The NCAA placed the Hokies on two years of probation in October 1987, finding Tech's basketball program guilty of nine violations, including academic impropriety and improper benefits. Moir said he has not forgotten that during the probe, Tech's top administrators - also gone from the school - repeatedly attempted to discredit him.

Although the unraveling of Moir's program was rooted in a lack of discipline, the NCAA did not reprimand the coach. Moir left Tech after the school bought out the remaining two years of his contract for $250,000.

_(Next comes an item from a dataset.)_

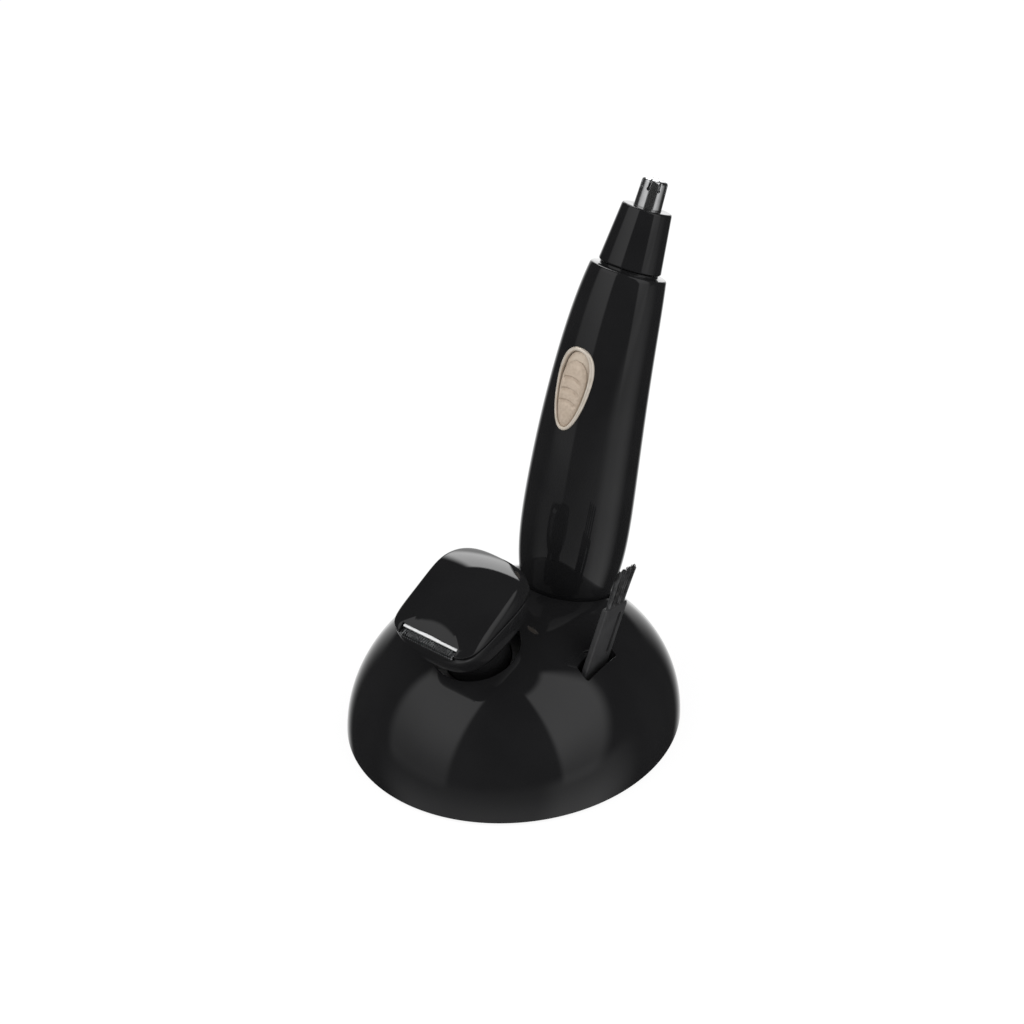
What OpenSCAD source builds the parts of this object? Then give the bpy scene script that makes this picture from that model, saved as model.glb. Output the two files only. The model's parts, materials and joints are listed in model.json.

Now, the only time he goes to Cassell Coliseum in Blacksburg is to work games for the Bertka Scouting Service. He has done reports on some Metro teams for other Metro coaches. He also is a regular at Roanoke College's Bast Center, watching his youngest son, Page, coach the Maroons. The elder Moir guided Roanoke to the 1972 NCAA college-division national championship.

"I enjoy watching Page's games, but sometimes it's nerve-wracking," said Moir, whose great wit and gentlemanly nature hasn't changed after having left his profession of 35 seasons. "It's hard for me to sit and watch a game I'm emotionally involved in.

"I would never tell Page what to do. I do find myself sitting there, thinking to myself that I'd like to see him handle something during a game a certain way. But I'd never say something about it to him. If he asks me, we discuss it. But he's the coach.

"It's hard for me to watch a game I'm not emotionally involved in, too. I don't just many games. I follow the Metro; I keep up with it, just like I keep up with teams coached by good friends of mine. But just seeing a game doesn't set me on fire. It just doesn't excite me. I guess that's only natural. It's tough for me to just sit and watch unless I'm extremely interested."

Moir, who used to stand and crouch in his Ultrasuede sport coats on the Tech sideline, at times finds himself walking behind the top row at Bast Center during pressure moments. A lot of basketball remains in a man who coached 616 victories in 31 years as a head coach, 20 of them as a college boss.

Moir also has more than a passing interest in his former team. Tech coach Frankie Allen, whose job status is in question after three straight losing seasons, was Moir's assistant at Tech from the first day on the job. Allen, the leading scorer in state college history, played for Moir at Roanoke.

"It's something that's out of my hands, but I'd hate to see Frankie lose his job," Moir said. "You hate to see that happen to anybody. I would hope he'd have the chance to prove himself [with one season remaining on his contract]. I guess some people would say he's had a chance, but that's been a tough situation.

"It's tough enough without [probation], in the middle of ACC country. It's tougher now [in the admissions' process] than it was when I was there. It's as tough to get into Virginia Tech as any school in the area, maybe tougher.

"In normal times, coaching is hard enough. I know."